Recorded information
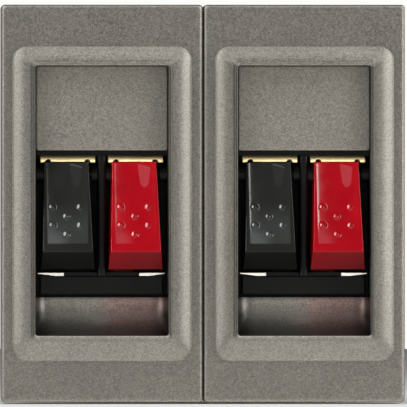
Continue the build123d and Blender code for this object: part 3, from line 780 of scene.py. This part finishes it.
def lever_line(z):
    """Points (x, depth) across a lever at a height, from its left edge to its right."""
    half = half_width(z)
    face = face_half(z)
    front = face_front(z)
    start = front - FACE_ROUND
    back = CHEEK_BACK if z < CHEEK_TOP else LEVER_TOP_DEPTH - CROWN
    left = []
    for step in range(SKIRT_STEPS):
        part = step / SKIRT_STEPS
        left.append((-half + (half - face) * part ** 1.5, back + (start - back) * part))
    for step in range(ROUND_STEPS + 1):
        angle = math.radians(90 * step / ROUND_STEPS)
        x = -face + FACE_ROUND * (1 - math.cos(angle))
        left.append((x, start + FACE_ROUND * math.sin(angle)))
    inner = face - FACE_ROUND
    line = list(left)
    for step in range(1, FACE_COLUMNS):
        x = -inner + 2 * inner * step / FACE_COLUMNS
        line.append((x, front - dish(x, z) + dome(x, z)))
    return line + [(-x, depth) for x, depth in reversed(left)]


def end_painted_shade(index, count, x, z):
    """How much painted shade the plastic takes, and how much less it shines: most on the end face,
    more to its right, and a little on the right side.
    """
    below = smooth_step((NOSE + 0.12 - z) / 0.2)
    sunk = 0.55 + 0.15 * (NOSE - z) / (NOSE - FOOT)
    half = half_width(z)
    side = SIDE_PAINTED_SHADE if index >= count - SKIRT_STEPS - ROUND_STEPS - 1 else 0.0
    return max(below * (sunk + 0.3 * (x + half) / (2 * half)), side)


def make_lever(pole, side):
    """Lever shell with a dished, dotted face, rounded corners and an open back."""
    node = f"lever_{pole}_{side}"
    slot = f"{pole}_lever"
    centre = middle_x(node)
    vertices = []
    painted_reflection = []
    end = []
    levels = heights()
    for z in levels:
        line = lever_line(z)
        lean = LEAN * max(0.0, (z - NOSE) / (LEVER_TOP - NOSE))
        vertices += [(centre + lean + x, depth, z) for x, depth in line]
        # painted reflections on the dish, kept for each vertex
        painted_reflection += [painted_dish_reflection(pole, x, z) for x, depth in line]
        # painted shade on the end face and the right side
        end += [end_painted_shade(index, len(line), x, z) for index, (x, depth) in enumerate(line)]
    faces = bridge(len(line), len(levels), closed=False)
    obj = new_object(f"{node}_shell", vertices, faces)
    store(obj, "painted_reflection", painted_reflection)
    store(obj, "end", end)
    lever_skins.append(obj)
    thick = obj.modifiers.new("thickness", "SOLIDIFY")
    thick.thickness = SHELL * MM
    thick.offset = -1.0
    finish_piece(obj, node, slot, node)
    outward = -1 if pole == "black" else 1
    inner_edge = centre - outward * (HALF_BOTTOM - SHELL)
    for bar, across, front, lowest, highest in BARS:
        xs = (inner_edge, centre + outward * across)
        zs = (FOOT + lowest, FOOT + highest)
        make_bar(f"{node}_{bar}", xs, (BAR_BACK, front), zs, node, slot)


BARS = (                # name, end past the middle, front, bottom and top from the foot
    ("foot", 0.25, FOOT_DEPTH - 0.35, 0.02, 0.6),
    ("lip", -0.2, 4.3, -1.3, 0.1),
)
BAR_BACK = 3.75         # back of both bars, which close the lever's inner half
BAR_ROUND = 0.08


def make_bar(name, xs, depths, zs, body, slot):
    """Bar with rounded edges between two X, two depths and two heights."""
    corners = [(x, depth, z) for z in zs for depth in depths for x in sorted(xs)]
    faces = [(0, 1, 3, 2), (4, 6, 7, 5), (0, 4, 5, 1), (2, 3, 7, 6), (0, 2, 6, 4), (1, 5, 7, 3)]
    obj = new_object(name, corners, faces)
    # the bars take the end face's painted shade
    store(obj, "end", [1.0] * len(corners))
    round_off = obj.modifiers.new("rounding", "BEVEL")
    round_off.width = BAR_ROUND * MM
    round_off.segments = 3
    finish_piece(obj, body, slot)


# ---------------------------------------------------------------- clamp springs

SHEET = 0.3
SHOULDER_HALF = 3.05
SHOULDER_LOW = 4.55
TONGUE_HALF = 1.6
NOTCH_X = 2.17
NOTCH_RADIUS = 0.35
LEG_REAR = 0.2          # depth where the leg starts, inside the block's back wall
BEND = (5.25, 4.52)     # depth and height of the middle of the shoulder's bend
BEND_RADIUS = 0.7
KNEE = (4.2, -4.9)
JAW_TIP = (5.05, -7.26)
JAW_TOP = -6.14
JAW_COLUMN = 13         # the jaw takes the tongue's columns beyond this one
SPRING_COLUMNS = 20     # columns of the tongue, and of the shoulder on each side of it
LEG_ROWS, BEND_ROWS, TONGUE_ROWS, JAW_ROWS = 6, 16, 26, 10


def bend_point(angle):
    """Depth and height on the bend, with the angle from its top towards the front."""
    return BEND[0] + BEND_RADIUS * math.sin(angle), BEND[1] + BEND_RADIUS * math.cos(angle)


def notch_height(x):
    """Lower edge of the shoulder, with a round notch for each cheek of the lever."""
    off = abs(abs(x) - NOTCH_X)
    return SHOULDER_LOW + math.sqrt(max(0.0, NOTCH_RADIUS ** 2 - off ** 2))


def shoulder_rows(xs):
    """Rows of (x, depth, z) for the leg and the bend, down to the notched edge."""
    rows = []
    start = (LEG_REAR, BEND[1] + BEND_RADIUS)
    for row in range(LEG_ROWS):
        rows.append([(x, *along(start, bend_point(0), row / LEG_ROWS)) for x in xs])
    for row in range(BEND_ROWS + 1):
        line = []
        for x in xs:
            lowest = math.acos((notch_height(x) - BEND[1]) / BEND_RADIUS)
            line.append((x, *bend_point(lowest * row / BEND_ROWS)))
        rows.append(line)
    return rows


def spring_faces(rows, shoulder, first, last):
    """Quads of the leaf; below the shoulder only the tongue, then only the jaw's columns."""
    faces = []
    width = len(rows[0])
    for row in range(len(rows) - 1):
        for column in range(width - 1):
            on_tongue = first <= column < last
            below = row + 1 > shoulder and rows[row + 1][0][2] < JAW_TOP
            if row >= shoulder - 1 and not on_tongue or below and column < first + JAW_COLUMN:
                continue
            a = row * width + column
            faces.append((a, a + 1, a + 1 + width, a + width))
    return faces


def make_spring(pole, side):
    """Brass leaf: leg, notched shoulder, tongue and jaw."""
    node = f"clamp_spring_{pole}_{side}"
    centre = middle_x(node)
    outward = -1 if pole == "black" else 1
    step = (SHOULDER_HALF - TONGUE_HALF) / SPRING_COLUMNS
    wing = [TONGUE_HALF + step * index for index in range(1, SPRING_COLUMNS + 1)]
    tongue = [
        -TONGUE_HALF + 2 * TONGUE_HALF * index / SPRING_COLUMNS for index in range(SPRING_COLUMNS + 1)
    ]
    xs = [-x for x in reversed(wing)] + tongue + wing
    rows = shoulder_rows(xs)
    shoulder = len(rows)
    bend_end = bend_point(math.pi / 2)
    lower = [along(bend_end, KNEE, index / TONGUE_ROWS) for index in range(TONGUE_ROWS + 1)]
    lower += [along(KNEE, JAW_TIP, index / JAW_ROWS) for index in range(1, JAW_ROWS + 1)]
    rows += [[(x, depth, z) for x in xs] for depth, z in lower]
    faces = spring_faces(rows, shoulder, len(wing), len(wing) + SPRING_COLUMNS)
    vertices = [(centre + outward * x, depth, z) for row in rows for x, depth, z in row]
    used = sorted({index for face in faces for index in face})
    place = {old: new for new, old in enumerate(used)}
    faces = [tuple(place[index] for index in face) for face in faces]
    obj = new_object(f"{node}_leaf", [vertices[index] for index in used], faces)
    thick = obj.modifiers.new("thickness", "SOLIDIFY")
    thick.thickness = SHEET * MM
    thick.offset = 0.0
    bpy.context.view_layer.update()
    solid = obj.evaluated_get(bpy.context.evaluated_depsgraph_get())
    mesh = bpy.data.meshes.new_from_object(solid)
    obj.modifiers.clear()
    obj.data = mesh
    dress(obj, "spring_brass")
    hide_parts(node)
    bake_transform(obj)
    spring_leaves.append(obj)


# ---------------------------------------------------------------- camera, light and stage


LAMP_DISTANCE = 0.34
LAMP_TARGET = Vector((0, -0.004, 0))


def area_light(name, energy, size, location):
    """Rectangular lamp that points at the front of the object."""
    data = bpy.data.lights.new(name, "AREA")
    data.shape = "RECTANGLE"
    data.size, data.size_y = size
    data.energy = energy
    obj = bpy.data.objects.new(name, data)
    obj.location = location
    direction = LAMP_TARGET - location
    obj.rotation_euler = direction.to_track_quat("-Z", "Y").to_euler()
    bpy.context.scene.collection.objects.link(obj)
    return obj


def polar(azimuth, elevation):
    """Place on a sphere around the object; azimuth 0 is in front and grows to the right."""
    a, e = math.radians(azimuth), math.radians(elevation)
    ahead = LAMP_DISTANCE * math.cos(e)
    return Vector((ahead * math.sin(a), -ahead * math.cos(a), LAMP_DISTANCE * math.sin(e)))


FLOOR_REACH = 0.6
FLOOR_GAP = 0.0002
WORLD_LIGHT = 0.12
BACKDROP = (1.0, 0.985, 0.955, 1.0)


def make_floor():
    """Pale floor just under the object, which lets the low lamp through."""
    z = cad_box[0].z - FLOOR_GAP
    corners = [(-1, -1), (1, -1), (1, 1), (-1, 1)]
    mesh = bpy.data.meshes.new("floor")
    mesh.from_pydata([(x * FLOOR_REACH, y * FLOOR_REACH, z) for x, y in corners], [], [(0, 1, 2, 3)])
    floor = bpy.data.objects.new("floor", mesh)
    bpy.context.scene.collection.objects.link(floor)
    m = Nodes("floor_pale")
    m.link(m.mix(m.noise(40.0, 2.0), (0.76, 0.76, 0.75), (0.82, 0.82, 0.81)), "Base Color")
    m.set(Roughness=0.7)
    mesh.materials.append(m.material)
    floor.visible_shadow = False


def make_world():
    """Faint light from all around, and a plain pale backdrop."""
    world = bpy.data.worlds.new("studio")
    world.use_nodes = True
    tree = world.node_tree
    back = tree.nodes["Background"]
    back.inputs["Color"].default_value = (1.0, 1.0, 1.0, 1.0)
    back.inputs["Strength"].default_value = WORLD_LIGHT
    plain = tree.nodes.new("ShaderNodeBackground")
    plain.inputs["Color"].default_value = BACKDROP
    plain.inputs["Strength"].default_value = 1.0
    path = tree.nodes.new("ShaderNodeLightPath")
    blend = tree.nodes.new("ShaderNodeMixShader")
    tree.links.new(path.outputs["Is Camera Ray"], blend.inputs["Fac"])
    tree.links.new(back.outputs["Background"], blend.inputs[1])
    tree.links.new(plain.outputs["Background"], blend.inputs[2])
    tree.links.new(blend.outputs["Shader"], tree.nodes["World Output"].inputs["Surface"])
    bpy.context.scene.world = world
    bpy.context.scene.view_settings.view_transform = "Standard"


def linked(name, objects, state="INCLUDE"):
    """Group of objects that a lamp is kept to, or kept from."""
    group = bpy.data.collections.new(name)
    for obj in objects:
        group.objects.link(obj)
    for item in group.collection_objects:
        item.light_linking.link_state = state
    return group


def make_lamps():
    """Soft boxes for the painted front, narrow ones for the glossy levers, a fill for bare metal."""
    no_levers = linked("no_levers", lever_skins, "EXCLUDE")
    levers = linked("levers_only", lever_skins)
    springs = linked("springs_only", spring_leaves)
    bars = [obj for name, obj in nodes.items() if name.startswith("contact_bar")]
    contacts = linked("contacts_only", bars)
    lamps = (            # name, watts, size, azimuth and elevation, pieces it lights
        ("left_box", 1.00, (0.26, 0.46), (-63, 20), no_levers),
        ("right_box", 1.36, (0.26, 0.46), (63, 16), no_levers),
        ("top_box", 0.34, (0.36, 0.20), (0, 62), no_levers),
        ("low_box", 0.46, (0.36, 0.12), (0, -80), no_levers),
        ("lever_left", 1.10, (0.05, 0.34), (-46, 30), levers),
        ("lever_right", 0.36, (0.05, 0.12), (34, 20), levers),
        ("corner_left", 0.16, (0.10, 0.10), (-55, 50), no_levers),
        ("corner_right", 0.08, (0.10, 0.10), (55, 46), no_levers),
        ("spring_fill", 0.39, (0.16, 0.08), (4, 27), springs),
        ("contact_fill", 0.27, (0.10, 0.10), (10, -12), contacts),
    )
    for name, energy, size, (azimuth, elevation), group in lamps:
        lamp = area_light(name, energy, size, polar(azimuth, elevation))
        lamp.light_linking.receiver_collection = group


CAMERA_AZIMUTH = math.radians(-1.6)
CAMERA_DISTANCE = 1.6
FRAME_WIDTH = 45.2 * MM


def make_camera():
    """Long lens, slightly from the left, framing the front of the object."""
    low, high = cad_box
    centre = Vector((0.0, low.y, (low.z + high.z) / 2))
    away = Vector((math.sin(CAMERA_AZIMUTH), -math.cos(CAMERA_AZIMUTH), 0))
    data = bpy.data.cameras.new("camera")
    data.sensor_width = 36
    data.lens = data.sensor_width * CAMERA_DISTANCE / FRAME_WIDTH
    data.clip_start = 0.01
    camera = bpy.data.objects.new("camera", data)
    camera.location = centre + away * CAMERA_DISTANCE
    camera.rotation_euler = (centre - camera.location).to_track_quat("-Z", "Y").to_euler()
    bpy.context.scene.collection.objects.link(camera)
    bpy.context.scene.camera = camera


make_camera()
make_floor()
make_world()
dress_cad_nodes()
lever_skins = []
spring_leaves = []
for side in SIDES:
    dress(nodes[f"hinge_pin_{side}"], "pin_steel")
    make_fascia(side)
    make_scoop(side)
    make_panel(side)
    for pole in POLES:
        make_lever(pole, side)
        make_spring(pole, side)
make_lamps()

Exercise
Only the lines from the beginning of the material above through the line with "return line +" are wanted; extract them exactly.

Solution to this task
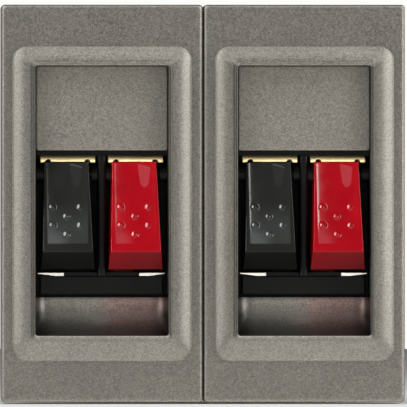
Continue the build123d and Blender code for this object: part 3, from line 780 of scene.py. This part finishes it.
def lever_line(z):
    """Points (x, depth) across a lever at a height, from its left edge to its right."""
    half = half_width(z)
    face = face_half(z)
    front = face_front(z)
    start = front - FACE_ROUND
    back = CHEEK_BACK if z < CHEEK_TOP else LEVER_TOP_DEPTH - CROWN
    left = []
    for step in range(SKIRT_STEPS):
        part = step / SKIRT_STEPS
        left.append((-half + (half - face) * part ** 1.5, back + (start - back) * part))
    for step in range(ROUND_STEPS + 1):
        angle = math.radians(90 * step / ROUND_STEPS)
        x = -face + FACE_ROUND * (1 - math.cos(angle))
        left.append((x, start + FACE_ROUND * math.sin(angle)))
    inner = face - FACE_ROUND
    line = list(left)
    for step in range(1, FACE_COLUMNS):
        x = -inner + 2 * inner * step / FACE_COLUMNS
        line.append((x, front - dish(x, z) + dome(x, z)))
    return line + [(-x, depth) for x, depth in reversed(left)]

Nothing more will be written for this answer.